In November last year, the company signed a five-year woodchip sale and purchase agreement with Mitsui Bussan Woodchip Oceania, having already secured an exclusive memorandum of understanding marketing arrangement earlier in the year.

It means Mitsui will purchase up to 500,000 green tonnes per annum of woodchip from KPT on a free-on-board basis or equivalent — with sales expected to start in the fourth quarter of 2018-19 “assuming timely development approval and a nine-month construction period of the company’s Smith Bay wharf”.

“While we will sell some of our resources as logs, the majority is likely to be sold as chips to mills in Asia that produce dissolving pulp,” managing director John Sergeant said in a letter to shareholders.

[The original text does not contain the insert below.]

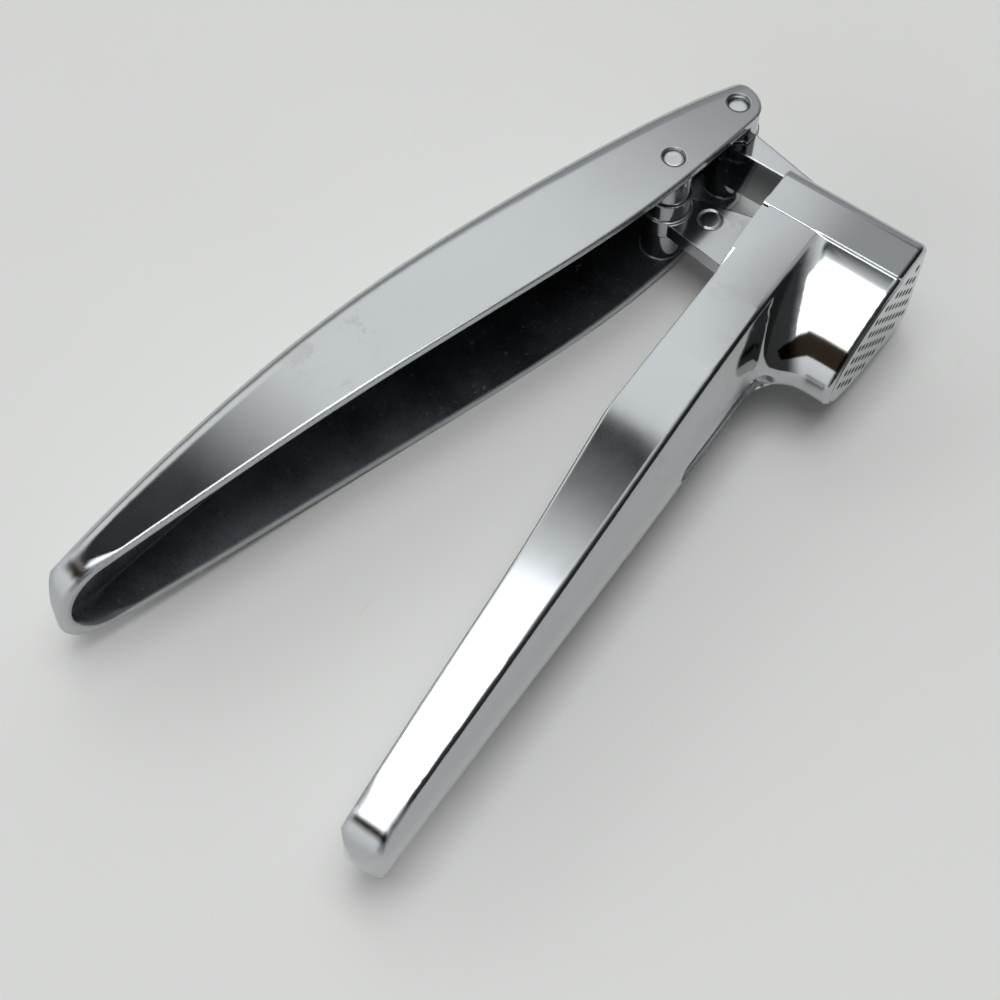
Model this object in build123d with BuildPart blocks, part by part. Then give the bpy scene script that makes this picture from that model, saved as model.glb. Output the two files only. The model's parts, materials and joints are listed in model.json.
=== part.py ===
from build123d import *
import os
from math import cos, radians, sin

# Garlic press, lying on its side with the handles partly open.
# X runs along the cup handle towards its tip, Y is the pressing direction (out through the
# perforated face) and Z is the direction of the two hinge pins.  Millimetres.
# The press is nearly mirror-symmetric about the plane z = MID.

# ---------------------------------------------------------------- driving dimensions
PIVOT_X = -83.475           # main pivot axis, measured from the middle of the resting press
PIVOT_Y = -1.531
MID = 17.035                # height of the middle plane above the resting plane
LEVER_ANGLE = -13.4         # direction of the lever's long axis from X, handles partly open

# cup
CUP_LEFT = 5.8             # outer face of the end wall on the pivot side
CUP_STEP = 17.5            # end of the flat band beside the end wall
CUP_RIGHT = 41.9           # furthest point of the rounded wall on the handle side
CUP_MOUTH = 17.2           # the mouth, where the plunger enters
CUP_FACE = 49.3            # outside of the perforated face
CUP_HALF = 13.5            # half thickness over the flat faces
CUP_BAND = 0.6             # the flat band stands proud of the rounded wall
CUP_WALL = 2.2
FACE_WALL = 1.9            # thickness of the perforated face
CUP_CORNER = 3.6           # rounding of the end wall's long corners
WALL_LEFT = 10.0           # left side of the rounded wall's section, inside the band
WALL_MIDDLE = 11.0         # middle of its elliptical profile
WALL_HALF = 13.2           # half thickness there
WALL_CORNER = 0.5
FACE_EDGE = 1.4            # rounding round the perforated face
SIEVE_HOLE = 0.85          # radius of one hole
SIEVE_PITCH = 4.0          # along a row; the rows are half of it apart and staggered
SIEVE_ROWS = 9
SIEVE_MARGIN = 0.6         # solid rim left round the holes

CLEAR = 2.0                # how far cutters run past a face
LONG_EDGE = 150.0          # edges longer than this run the whole length of a handle

# cup handle, as sections square to X: position, inner edge, outer edge, half thickness, bulge
HANDLE_SECTIONS = [
    (12.0, 17.0, 30.6, 13.5, 3.6),
    (40.0, 16.9, 30.3, 13.5, 4.6),
    (66.0, 17.6, 31.0, 13.3, 4.6),
    (96.0, 20.8, 32.2, 12.0, 3.8),
    (126.0, 23.6, 33.3, 10.6, 2.8),
    (154.0, 25.7, 34.2, 9.2, 2.0),
    (178.0, 27.6, 34.8, 7.8, 1.5),
]
HANDLE_INNER_BULGE = 0.8
HANDLE_EDGE = 1.4          # rounding of the handle's outer long edges
HANDLE_INNER_EDGE = 0.5    # and of its inner ones
HANDLE_END = 172.2
TIP_START = 164.6          # where the rounding of the tip starts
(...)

He said the company had changed its mind about “chipping in field”, saying “infield chipping will definitely be a part of our operations, but there may be a case for taking some, or even most, logs to a central static chipping facility”.

The turnaround comes after investigations in other parts of Australia including Bunbury in Western Australia.

The company has also announced the successful completion of a $20 million placement of up to 10 million new KPT shares, issued at a price of $2 a share, representing a 13.5% discount to the 30-day volume weighted average price on November 29 last year, the last day of trading before placement.

Funds will be primarily used for working capital in preparation for commercialisation of KPT’s timber products and increased contingency. It would also be used for repayment of a shareholder loan for the pontoon purchase, pontoon relocation, reconditioning and refit costs and the cost of building the initial wharf site timber stockpile.

“Following the completion of the placement, the board of KPT believes the company is fully funded to undertake ongoing development activities in relation to its proposed export facility at Smith Bay, while it completes the permitting process for the construction of the wharf and site facilities,” the report said.